Specifically, to run on a cluster, the SparkContext can connect to several types of cluster managers (either Spark’s own standalone cluster manager, Mesos or YARN), which allocate resources across applications. Once connected, Spark acquires executors on nodes in the cluster, which are processes that run computations and store data for your application. Next, it sends your application code (defined by JAR or Python files passed to SparkContext) to the executors. Finally, SparkContext sends tasks to the executors to run.
Spark cluster components
There are several useful things to note about this architecture:
Each application gets its own executor processes, which stay up for the duration of the whole application and run tasks in multiple threads. This has the benefit of isolating applications from each other, on both the scheduling side (each driver schedules its own tasks) and executor side (tasks from different applications run in different JVMs). However, it also means that data cannot be shared across different Spark applications (instances of SparkContext) without writing it to an external storage system.

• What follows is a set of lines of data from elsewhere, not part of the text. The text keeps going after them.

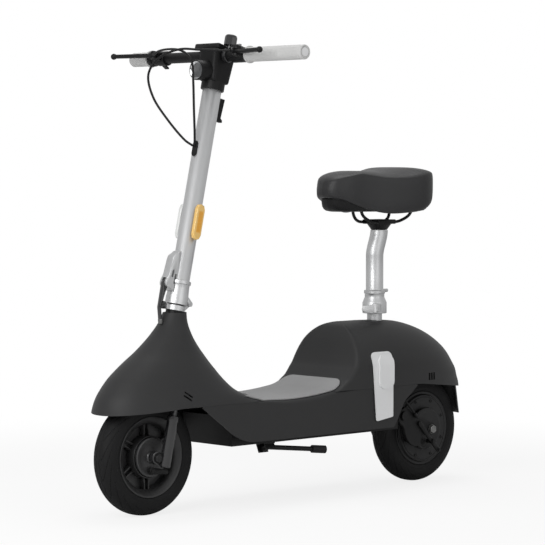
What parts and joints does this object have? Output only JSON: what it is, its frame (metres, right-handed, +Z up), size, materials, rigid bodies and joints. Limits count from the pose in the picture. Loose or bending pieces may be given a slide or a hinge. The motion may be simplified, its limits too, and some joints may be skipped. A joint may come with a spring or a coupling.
{
  "type": "seated electric scooter",
  "caption": "Step-through electric scooter with a moulded body over the wheels, folding stem, handlebar with levers, lamp and bell, and a padded saddle on a height-adjustable post.",
  "frame": {"origin": "on the ground under the middle of the overall length, on the middle plane", "axes": "+X forward, +Y to the rider's left, +Z up"},
  "size_m": [1.1158, 0.5669, 1.0406],
  "materials": {
    "shell": "satin charcoal moulding",
    "black": "satin black",
    "trim": "matte black",
    "rubber": "matte rubber",
    "flap": "matte rubber",
    "cast": "dark cast, satin",
    "silver": "satin silver",
    "steel": "polished",
    "grip": "matte light grey",
    "mat": "matte mid grey",
    "panel": "satin light grey",
    "amber": "clear amber",
    "clear": "clear",
    "leather": "grained black cover",
    "pack": "blue shrink wrap"
  },
  "bodies": {
    "frame": {"main_frame": "black", "battery_pack": "pack", "motor_controller": "cast", "under_tray": "trim", "front_cowl": "shell", "rear_cowl": "shell", "side_skirt_left": "shell", "side_skirt_right": "shell", "deck_plate": "shell", "deck_mat": "mat", "mudflap": "flap", "port_panel": "panel", "stand_bracket": "black", "rear_axle": "cast", "rear_arm_left": "black", "rear_arm_right": "black", "rear_drum_plate": "cast", "rear_cable": "trim"},
    "fork": {"fork_crown": "black", "stem_base": "steel"},
    "fork_slider": {"fork_lowers": "black", "front_drum_plate": "cast"},
    "front_wheel": {"front_rim": "cast", "front_tyre": "rubber"},
    "front_arm": {"front_brake_arm": "black"},
    "rear_wheel": {"rear_hub": "cast", "rear_tyre": "rubber"},
    "rear_arm": {"rear_brake_arm": "black"},
    "stem": {"stem_tube": "silver", "latch_body": "silver", "reflector_left": "amber", "reflector_right": "clear", "cable_port": "trim", "handlebar": "black", "grip_left": "grip", "grip_right": "grip", "head_housing": "trim", "lamp_lens": "clear", "display": "trim", "left_control": "trim", "right_perch": "black", "throttle_body": "trim", "bell": "black", "cable_left": "trim", "cable_right": "trim"},
    "latch": {"latch_lever": "black"},
    "lever_left": {"brake_lever_left": "black"},
    "lever_right": {"brake_lever_right": "black"},
    "paddle": {"throttle_paddle": "trim"},
    "button_a": {"button_first": "panel"},
    "button_b": {"button_second": "panel"},
    "seat": {"seat_post": "silver", "saddle_frame": "black", "saddle_base": "trim", "saddle_cushion": "leather"},
    "seat_lever": {"seat_clamp_lever": "panel"},
    "stand": {"stand_leg": "black"},
    "cap": {"port_cap": "panel"}
  },
  "joints": [
    {"name": "steering", "type": "hinge", "parent": "frame", "child": "fork", "pos_m": [0.43954, 0, 0], "axis": [-0.2221, 0, 0.975], "range_deg": [-35, 35]},
    {"name": "fork_travel", "type": "slide", "parent": "fork", "child": "fork_slider", "axis": [-0.2221, 0, 0.975], "range_m": [0, 0.018], "stiffness_N_per_m": 8000, "springref_m": -0.02},
    {"name": "front_wheel_spin", "type": "hinge", "parent": "fork_slider", "child": "front_wheel", "pos_m": [0.4304, 0, 0.1275], "axis": [0, 1, 0], "continuous": true},
    {"name": "front_brake_arm", "type": "hinge", "parent": "fork_slider", "child": "front_arm", "pos_m": [0.43489, 0, 0.09878], "axis": [0, 1, 0], "range_deg": [0, 16]},
    {"name": "rear_wheel_spin", "type": "hinge", "parent": "frame", "child": "rear_wheel", "pos_m": [-0.4182, 0, 0.1275], "axis": [0, 1, 0], "continuous": true},
    {"name": "rear_brake_arm", "type": "hinge", "parent": "frame", "child": "rear_arm", "pos_m": [-0.4179, 0, 0.098], "axis": [0, 1, 0], "range_deg": [0, 16]},
    {"name": "stem_fold", "type": "hinge", "parent": "fork", "child": "stem", "pos_m": [0.30348, 0, 0.45105], "axis": [0, -1, 0], "range_deg": [0, 28]},
    {"name": "latch_lever", "type": "hinge", "parent": "stem", "child": "latch", "pos_m": [0.36928, 0, 0.49988], "axis": [0, -1, 0], "range_deg": [0, 60]},
    {"name": "left_brake_lever", "type": "hinge", "parent": "stem", "child": "lever_left", "pos_m": [0.24416, 0.095, 1.00018], "axis": [-0.2221, 0, 0.975], "range_deg": [0, 14], "stiffness_Nm_per_rad": 1.5, "springref_deg": -5.73},
    {"name": "right_brake_lever", "type": "hinge", "parent": "stem", "child": "lever_right", "pos_m": [0.24416, -0.178, 1.00018], "axis": [0.2221, 0, -0.975], "range_deg": [0, 14], "stiffness_Nm_per_rad": 1.5, "springref_deg": -5.73},
    {"name": "throttle", "type": "hinge", "parent": "stem", "child": "paddle", "pos_m": [0.21725, 0, 0.99406], "axis": [0, -1, 0], "range_deg": [0, 25], "stiffness_Nm_per_rad": 0.5, "springref_deg": -5.73},
    {"name": "button_first", "type": "slide", "parent": "stem", "child": "button_a", "axis": [0.2221, 0, -0.975], "range_m": [0, 0.002], "stiffness_N_per_m": 300, "springref_m": -0.001},
    {"name": "button_second", "type": "slide", "parent": "stem", "child": "button_b", "axis": [0.2221, 0, -0.975], "range_m": [0, 0.002], "stiffness_N_per_m": 300, "springref_m": -0.001},
    {"name": "seat_height", "type": "slide", "parent": "frame", "child": "seat", "axis": [0, 0, 1], "range_m": [-0.01, 0.06]},
    {"name": "seat_clamp_lever", "type": "hinge", "parent": "seat", "child": "seat_lever", "pos_m": [-0.2499, 0.033, 0.421], "axis": [0, 0, 1], "range_deg": [0, 100]},
    {"name": "side_stand", "type": "hinge", "parent": "frame", "child": "stand", "pos_m": [0.1241, 0.06, 0.128], "axis": [0, -0.9135, -0.4067], "range_deg": [0, 98]},
    {"name": "port_cap", "type": "hinge", "parent": "frame", "child": "cap", "pos_m": [-0.2, 0.1076, 0.3204], "axis": [1, 0, 0], "range_deg": [0, 100]}
  ],
  "couplings": [
    {"joint": "front_brake_arm", "follows": "right_brake_lever", "ratio": 1},
    {"joint": "rear_brake_arm", "follows": "left_brake_lever", "ratio": 1}
  ]
}
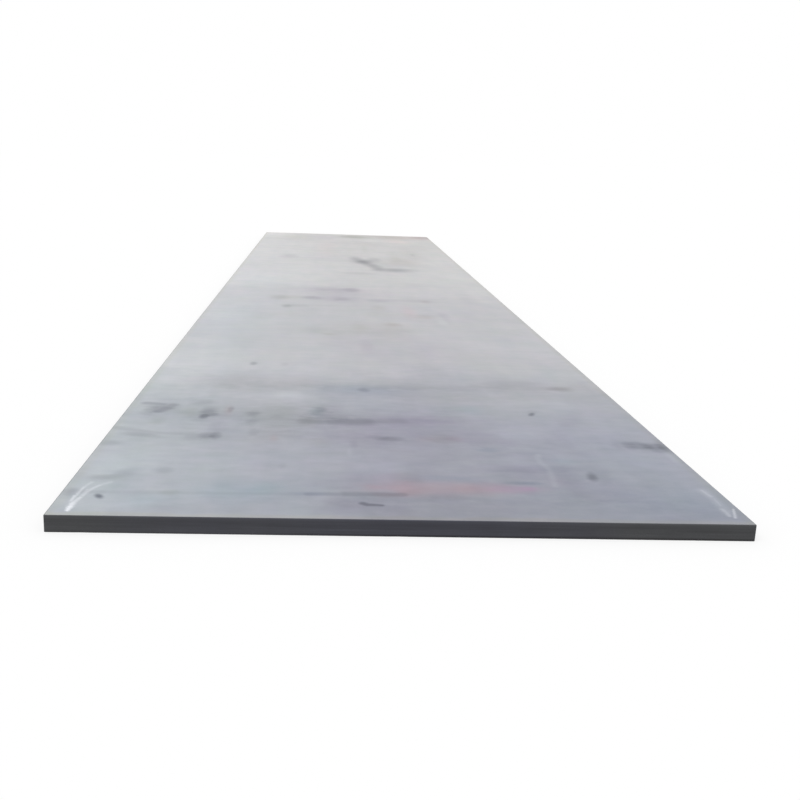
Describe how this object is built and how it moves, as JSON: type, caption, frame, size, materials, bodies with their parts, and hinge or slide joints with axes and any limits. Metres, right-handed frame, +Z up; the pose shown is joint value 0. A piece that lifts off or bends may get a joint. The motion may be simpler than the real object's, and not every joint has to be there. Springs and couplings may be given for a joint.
{
  "type": "steel plate",
  "caption": "Long flat rectangular plate of hot-rolled steel with torch-cut edges, raw stock for cutting, welding and heavy fabrication.",
  "frame": {"origin": "centre of the underside, on the floor that the plate lies on", "axes": "+X across the width, +Y along the length from the near end to the far end, +Z up through the thickness"},
  "size_m": [2, 10, 0.05],
  "materials": {
    "mill_scale": "pale blue-grey rolled skin with faint smudges, stains and scratches, and dark torch-cut edges"
  },
  "bodies": {
    "root": {"steel_plate": "mill_scale"}
  },
  "joints": []
}
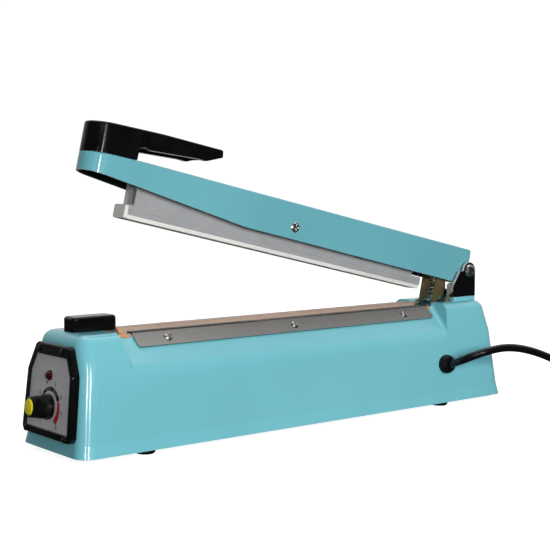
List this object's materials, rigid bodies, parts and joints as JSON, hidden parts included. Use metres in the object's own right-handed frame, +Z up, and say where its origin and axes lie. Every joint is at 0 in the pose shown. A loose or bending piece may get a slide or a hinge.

Spark is agnostic to the underlying cluster manager. As long as it can acquire executor processes, and these communicate with each other, it is relatively easy to run it even on a cluster manager that also supports other applications (e.g. Mesos/YARN).
The driver program must listen for and accept incoming connections from its executors throughout its lifetime (e.g., see spark.driver.port in the network config section). As such, the driver program must be network addressable from the worker nodes.
Because the driver schedules tasks on the cluster, it should be run close to the worker nodes, preferably on the same local area network. If you’d like to send requests to the cluster remotely, it’s better to open an RPC to the driver and have it submit operations from nearby than to run a driver far away from the worker nodes.